The Society of St. Vincent de Paul District Council of Nashville, Tennessee Inc., and Ascension Saint Thomas Health System are collaborating to provide prescriptions to those in need through the SVDP Prescription Services Program following approval received from Bishop J. Mark Spalding during a meeting Wednesday, Sept. 22, in the Bishop’s Conference Room at the Catholic Pastoral Center.
During the meeting, representatives of the St. Vincent de Paul District Council of Nashville, including President Ron Szejner, Treasurer Joseph Bibeau, and Council Member Mark Gunning, and representatives of Ascension including Chief Mission Officer Greg Pope and Pharmacy Manager Ashley Bennett, spoke with Bishop Spalding as well as Brian Cooper, chancellor and chief operating officer for the Diocese of Nashville, and Father John Hammond, judicial vicar and vicar general, and answered their questions.
“The important thing is for the people in our community, through our parishes and other organizations like Catholic Charities, Diocese of Nashville, to be aware that this exists as they encounter those in need,” Szejner said. “Serving the poor. This is what St. Vincent de Paul is about. We’re here to serve.”
The program will help those who cannot afford their everyday prescriptions. Those who qualify, meaning those who are uninsured and are considered low income, will have their prescriptions covered by St. Vincent de Paul for one year. This will also include paying for delivery of the prescriptions to a person’s home if they are unable to physically pick up the prescriptions. The service can be renewed every year as long as the applicant still qualifies.
St. Vincent de Paul has designated a single point of contact who will help with the applications and will determine if a person qualifies for the program.
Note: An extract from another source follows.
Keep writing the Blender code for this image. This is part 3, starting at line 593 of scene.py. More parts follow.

The organizations’ ask of the diocese was to help spread the word to the pastors and parishes of the diocese, which Bishop Spalding, Cooper and Father Hammond agreed to do.
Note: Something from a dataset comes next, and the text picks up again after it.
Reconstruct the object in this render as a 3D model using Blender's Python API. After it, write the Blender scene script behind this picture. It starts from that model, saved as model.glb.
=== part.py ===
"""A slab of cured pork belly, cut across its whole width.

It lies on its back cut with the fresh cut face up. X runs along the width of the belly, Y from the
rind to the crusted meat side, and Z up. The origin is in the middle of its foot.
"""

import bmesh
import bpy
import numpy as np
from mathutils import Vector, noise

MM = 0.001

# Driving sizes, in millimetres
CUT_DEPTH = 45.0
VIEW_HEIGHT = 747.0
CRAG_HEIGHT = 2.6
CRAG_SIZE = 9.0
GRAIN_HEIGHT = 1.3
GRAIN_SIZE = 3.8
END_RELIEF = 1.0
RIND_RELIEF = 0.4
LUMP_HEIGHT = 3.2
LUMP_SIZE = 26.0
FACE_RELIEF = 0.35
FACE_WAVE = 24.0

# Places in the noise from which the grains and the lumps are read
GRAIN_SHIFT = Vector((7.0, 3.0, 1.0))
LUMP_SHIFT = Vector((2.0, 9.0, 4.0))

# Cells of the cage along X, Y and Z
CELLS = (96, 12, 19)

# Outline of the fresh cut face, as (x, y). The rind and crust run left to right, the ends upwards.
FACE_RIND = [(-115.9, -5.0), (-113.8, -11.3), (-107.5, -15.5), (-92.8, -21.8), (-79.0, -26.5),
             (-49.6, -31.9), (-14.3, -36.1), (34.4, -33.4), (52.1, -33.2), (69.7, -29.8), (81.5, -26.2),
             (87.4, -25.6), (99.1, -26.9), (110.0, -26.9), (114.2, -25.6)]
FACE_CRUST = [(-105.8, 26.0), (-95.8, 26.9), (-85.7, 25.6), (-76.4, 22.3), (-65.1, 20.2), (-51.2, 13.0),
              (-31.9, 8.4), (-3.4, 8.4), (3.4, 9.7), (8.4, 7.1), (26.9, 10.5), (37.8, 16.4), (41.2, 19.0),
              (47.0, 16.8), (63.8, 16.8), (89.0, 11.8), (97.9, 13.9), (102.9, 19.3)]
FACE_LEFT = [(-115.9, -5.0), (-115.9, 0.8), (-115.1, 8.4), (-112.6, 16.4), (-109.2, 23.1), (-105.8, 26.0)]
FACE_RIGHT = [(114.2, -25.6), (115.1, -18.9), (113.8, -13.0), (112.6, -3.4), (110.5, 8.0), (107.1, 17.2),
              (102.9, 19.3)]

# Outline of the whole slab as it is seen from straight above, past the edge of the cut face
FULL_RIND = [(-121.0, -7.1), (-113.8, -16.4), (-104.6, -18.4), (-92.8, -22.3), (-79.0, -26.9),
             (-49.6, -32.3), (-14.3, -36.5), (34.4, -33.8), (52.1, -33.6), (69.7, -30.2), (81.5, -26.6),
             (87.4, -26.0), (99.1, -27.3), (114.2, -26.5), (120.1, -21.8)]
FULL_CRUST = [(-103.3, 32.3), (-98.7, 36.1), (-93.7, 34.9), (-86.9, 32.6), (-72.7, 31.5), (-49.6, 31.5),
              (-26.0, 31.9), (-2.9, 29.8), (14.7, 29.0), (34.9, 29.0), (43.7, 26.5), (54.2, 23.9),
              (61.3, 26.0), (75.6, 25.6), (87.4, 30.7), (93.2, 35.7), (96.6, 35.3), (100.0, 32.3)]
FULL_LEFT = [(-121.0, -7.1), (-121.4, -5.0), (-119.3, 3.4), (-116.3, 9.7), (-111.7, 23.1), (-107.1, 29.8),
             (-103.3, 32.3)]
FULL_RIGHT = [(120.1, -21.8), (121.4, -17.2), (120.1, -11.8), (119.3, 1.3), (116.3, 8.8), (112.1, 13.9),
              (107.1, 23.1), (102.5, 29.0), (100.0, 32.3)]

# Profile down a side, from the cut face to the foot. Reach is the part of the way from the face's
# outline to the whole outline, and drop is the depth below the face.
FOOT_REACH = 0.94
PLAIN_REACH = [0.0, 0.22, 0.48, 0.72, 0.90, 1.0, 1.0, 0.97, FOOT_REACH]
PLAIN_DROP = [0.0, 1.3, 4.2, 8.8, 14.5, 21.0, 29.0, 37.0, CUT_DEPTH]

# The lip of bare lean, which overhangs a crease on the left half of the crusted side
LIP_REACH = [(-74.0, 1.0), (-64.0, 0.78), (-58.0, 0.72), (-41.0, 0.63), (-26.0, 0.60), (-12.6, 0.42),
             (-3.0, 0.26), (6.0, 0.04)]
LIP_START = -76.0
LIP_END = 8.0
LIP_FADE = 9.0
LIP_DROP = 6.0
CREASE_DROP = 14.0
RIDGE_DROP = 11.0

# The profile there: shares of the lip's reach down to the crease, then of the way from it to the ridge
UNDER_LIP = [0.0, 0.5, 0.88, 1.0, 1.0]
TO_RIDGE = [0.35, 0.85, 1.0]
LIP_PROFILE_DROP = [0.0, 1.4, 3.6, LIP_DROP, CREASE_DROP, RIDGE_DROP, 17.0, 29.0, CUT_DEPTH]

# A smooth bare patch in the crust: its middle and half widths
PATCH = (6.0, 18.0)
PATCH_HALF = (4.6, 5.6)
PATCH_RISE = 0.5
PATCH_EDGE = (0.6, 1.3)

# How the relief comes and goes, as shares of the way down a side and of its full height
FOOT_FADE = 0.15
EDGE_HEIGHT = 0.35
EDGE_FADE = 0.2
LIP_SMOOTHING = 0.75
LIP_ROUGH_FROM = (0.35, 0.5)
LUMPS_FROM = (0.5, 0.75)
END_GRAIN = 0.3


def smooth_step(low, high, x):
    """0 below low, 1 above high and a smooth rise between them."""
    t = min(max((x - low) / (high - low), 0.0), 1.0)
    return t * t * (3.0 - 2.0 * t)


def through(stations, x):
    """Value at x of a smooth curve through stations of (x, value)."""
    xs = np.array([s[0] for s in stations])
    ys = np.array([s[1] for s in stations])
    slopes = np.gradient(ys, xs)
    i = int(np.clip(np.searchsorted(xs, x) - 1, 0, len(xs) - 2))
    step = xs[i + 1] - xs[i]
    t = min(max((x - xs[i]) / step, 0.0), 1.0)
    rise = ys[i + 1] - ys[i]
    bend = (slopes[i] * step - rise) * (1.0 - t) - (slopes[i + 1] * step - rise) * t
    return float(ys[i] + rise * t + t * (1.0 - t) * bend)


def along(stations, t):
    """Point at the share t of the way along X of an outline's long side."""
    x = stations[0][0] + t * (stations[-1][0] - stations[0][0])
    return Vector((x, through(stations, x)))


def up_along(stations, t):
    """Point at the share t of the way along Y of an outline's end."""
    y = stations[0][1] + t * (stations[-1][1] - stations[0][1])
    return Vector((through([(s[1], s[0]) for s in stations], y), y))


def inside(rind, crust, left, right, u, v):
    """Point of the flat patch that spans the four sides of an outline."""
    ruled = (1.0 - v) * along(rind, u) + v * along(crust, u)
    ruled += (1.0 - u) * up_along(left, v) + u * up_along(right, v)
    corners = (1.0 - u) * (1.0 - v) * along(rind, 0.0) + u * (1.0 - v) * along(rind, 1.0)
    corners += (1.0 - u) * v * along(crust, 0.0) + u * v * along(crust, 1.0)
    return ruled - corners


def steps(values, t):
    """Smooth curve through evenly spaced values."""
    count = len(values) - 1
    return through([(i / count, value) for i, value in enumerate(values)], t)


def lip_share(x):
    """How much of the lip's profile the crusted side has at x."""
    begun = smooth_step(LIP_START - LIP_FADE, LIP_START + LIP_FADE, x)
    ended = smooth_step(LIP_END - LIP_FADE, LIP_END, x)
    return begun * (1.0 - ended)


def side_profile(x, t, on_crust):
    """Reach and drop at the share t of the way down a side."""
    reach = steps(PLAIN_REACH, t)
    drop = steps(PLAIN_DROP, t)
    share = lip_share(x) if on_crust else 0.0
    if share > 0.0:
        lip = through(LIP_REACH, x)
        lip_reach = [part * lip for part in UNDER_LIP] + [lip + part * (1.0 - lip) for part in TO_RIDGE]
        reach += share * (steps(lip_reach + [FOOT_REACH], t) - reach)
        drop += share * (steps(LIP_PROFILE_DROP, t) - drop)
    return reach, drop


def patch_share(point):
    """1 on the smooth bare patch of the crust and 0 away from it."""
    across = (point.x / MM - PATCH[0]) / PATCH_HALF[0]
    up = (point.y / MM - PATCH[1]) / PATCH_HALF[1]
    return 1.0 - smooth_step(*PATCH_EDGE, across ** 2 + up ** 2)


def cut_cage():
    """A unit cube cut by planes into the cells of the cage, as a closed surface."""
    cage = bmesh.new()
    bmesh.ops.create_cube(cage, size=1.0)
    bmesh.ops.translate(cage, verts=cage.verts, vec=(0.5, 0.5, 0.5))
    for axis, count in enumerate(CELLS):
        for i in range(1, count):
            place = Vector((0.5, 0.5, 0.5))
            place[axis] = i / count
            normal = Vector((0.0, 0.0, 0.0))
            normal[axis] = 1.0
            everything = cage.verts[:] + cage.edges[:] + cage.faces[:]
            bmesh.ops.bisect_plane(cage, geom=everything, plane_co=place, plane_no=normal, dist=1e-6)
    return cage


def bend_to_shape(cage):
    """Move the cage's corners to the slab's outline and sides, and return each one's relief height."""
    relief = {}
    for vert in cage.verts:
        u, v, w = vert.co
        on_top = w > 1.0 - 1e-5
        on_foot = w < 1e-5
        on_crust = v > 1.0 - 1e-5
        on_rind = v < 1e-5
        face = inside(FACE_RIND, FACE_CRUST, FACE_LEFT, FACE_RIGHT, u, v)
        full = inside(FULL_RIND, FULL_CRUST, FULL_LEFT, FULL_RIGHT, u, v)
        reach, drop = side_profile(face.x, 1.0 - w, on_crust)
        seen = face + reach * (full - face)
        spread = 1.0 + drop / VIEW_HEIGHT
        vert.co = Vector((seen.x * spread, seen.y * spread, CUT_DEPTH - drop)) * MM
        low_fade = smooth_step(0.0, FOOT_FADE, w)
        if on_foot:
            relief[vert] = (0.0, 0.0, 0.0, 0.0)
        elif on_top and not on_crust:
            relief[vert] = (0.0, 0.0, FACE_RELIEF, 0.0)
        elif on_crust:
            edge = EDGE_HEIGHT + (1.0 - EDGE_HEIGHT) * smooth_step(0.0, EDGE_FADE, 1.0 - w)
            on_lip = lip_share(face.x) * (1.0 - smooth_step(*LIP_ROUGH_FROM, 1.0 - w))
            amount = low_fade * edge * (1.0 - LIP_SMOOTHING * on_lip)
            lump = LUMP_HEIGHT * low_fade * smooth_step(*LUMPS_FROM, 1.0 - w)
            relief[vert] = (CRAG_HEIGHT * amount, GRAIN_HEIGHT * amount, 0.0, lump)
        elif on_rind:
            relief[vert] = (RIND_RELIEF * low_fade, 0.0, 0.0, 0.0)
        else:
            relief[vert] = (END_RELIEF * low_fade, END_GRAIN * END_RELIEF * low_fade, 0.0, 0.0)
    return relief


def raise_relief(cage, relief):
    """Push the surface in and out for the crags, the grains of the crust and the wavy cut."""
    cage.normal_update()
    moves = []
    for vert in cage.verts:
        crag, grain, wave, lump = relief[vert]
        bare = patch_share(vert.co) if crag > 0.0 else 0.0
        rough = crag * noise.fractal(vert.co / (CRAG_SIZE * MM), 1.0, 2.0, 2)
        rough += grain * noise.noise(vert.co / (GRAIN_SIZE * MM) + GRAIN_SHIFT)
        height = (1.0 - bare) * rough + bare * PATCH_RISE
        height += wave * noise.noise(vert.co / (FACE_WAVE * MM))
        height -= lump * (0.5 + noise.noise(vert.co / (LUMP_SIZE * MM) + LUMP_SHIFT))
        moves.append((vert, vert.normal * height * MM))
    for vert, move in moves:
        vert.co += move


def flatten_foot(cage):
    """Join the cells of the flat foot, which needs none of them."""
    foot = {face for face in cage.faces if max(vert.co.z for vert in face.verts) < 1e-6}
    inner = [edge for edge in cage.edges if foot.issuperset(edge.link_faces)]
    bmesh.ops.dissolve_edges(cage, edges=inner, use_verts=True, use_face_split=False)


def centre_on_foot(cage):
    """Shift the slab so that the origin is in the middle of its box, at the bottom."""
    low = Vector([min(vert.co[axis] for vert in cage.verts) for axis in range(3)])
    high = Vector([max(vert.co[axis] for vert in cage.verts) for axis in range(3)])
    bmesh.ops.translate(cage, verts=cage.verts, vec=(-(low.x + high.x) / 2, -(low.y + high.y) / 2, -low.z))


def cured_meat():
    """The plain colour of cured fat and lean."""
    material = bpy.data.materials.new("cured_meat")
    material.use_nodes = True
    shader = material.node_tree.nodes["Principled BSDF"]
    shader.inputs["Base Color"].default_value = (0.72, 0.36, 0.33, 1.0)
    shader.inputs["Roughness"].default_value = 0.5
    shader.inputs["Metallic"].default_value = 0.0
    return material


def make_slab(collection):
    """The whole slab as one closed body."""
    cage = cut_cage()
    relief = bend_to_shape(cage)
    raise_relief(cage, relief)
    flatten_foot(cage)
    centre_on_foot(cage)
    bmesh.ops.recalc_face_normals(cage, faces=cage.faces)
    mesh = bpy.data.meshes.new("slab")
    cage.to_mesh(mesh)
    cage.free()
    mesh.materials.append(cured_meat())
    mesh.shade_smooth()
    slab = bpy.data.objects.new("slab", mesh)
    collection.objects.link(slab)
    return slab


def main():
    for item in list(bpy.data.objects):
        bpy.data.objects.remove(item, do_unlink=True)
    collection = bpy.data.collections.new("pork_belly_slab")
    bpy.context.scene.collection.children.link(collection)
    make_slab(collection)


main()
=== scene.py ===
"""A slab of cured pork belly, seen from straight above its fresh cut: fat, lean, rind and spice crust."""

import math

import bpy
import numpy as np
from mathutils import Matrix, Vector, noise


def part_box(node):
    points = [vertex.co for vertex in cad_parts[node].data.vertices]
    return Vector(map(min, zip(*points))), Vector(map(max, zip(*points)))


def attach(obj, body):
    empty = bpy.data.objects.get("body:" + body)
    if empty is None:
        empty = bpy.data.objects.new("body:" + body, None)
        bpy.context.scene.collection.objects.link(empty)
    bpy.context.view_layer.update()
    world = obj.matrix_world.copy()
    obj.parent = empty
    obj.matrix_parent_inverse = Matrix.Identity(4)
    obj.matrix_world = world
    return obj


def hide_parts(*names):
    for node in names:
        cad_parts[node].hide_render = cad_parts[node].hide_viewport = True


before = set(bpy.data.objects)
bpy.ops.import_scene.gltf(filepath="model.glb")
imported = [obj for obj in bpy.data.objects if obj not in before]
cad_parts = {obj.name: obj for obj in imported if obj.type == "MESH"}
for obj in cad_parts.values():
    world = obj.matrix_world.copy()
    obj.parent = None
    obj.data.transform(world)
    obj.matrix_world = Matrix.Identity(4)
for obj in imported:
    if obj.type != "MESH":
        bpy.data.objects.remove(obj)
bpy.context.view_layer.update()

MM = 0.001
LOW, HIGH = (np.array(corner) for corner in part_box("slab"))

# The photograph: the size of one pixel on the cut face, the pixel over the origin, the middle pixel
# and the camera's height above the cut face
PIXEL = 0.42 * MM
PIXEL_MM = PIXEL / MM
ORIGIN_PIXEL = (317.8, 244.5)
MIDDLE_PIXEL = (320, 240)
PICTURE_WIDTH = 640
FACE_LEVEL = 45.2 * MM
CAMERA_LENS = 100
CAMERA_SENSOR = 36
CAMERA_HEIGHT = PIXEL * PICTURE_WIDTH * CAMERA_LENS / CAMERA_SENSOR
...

“It’s a very worthwhile endeavor and please know our gratitude to both Ascension and to St. Vincent de Paul. This can prove to truly be something beyond what the initial expectations can be, especially in the rural areas,” Cooper said. “This could be a lifeline to people truly in need.”
“It has my blessing. You don’t get in the way of something this good,” Bishop Spalding added. “I appreciate all the good work around this table because it is so tied to our mission and please know of my full support for this.
“I always appreciate St. Vincent de Paul and the whole spirituality connected within it every time a contact is made,” he continued. “Whenever I see these kinds of programs, it helps close the circle so that this person before me in need receives the help they need. I appreciate all that St. Vincent de Paul does in assisting the marginalized.”
The pastors and parishes of the diocese are encouraged to refer those in need to the program if they believe them to be eligible. Parishes who don’t have an established St. Vincent de Paul conference at their parish can refer potential applicants to any of the 10 established conferences in the diocese, which include St. Henry Church, St. Ann Church, and St. Edward Church in Nashville; Our Lady of the Lake Church in Hendersonville; St. Christopher Church in Dickson; St. John Vianney Church in Gallatin; St. Matthew Church in Franklin; St. Patrick Church in McEwen; Immaculate Conception Church in Clarksville; or Sacred Heart Church in Lawrenceburg.